ART. I. Remarks on the present State of Natural History in Germany. By W. J.

FROM the time that Germany, now ruled by so many princes who love and favour art, was freed from the yoke of Napoleon, it has been rapidly advancing in science. The natural sciences, in particular, have been cultivated with great zeal; and we shall not be far from the truth, if we assert that it was by the very agitation of the period alluded to, when Paris had also become the capital of Germany, that the great progress which these sciences have made was accelerated. The German is a collector by nature; and in almost every city of moderate size, a collection of some sort may be found, belonging to some private inhabitant or scholar.

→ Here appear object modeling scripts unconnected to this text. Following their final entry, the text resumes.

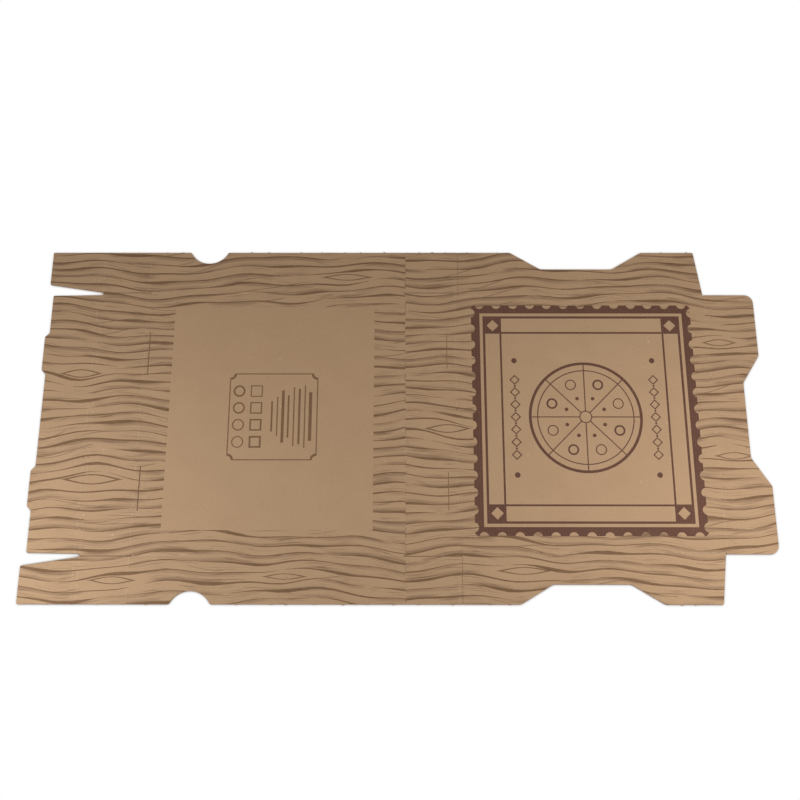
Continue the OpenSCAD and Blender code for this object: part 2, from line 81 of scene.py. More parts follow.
# Wood grain: line pitch, line width, waves (height, length, turn per line, turn per plate) and knots
GRAIN_PITCH = 9.8
GRAIN_W = 1.9
PLATE_SHIFT = 0.4
WAVES = ((4.6, 434, 8, 140), (3, 171, -15, 60), (1.2, 77, 33, 0))
FLOW_STEPS = 3
SWELL_LEAST = 0.45
SWELL_SLOW = (0.55, 514, 77)
SWELL_SPOT = (1.1, 225, 137)
SPOT_POWER = 8
KNOTS = (
    (INNER_X - 11, 52, 24, 6),
    (RIDGE_X + 6, -66, 34, 7),
    (FRONT_X + 2.15 - 18, -FOLD_Y - 26, 26, 5),
    (FRONT_X + 164, -FOLD_Y - 22, 24, 4),
    (BACK_X - 66, FOLD_Y + 20, 30, 5),
    (LID_X - 10, -10, 26, 6),
    (LID_X + 68, -FOLD_Y - 16, 30, 5),
    (TUCK_X + 17, -40, 22, 5),
    (TUCK_X + 12, 88, 20, 5),
)
KNOT_CALM_L = 1.3
KNOT_CALM_W = 2.6
KNOT_CALM = (2.2, 0.9)

# Noise: three levels of detail, and a layer of its own for each pattern of the print
DETAIL_LOW = 1
DETAIL_MID = 2
DETAIL_HIGH = 3
STREAK_LAYER = 0
STRAY_LAYER = 1
SEAM_LAYER = 2
WASH_LAYER = 4
FINE_LAYER = 9

# Dry streaks: length, rows per grain line, and where they break up the dry side of a line
STREAK_L = 34
STREAK_ROWS = 9
STREAK_BREAK = 0.9
DRY_SIDE = (0.75, 1.45)

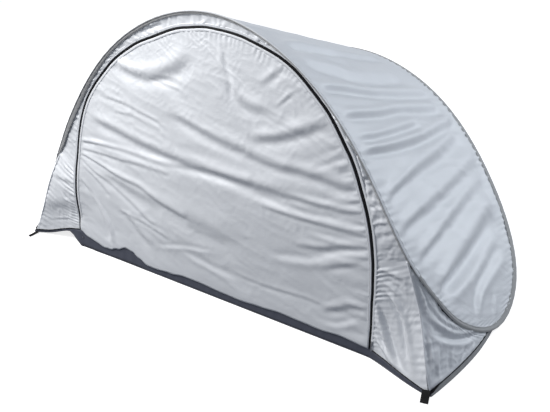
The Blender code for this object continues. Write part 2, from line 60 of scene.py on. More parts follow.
# The hoop's line, right half, and the sweep steps between its stations
HOOP_FRONT = [
    (0.000, -0.520, 1.100),
    (0.430, -0.530, 0.918),
    (0.640, -0.540, 0.665),
    (0.783, -0.532, 0.420),
    (0.920, -0.415, 0.172),
    (0.992, -0.110, 0.0165),
]
HOOP_REAR = [
    (0.000, 0.518, 0.700),
    (0.370, 0.495, 0.600),
    (0.700, 0.385, 0.340),
    (0.962, 0.090, 0.052),
]
FRONT_STEPS = (8, 6, 5, 5, 5)
REAR_STEPS = (7, 9, 9, 4)
HALF = sum(FRONT_STEPS)
FULL = 4 * HALF
SEAM_FRONT = sum(FRONT_STEPS[:3])
SEAM_REAR = sum(REAR_STEPS[:2])
TIP_STEP = 24
FINE = 8  # samples of the hoop for each sweep step

SLEEVE_HALF_WIDTH = 0.010
SLEEVE_HALF_THICKNESS = 0.005
GAP = 0.0004
CLOTH = 0.0025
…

During the sway of the French, many learned men from Germany had occasion to go to Paris, where they were inspired with a noble emulation on beholding the splendid collections that have been made in that city since the time of Buffon. Before the revolution, Linnæus, and the phlogistic school of chemistry, reigned triumphant in Germany. The antiphlogistic chemistry (the father of which, Lavoisier, fell himself a victim to revolutionary violence) was afterwards embraced in Germany with great zeal. Priestley, and a number of other discoverers, contributed to the application of the new chemical views of physiology; and thus, in Germany, the scene was completely changed in the beginning of the nineteenth century. The incomparable Werner enlarged mineralogy; and his school, spreading from Freiberg over the whole world, gave to his views an almost canonical authority: but, as the Germans prefer truth to personal considerations, this great man had the mortification of seeing Raumer, and others of his pupils in the neighbourhood of Freiberg, discovering facts and relations in direct opposition to his system, Romé de Lisle's experiments in crystallography did not meet VOL. I.- No. 5.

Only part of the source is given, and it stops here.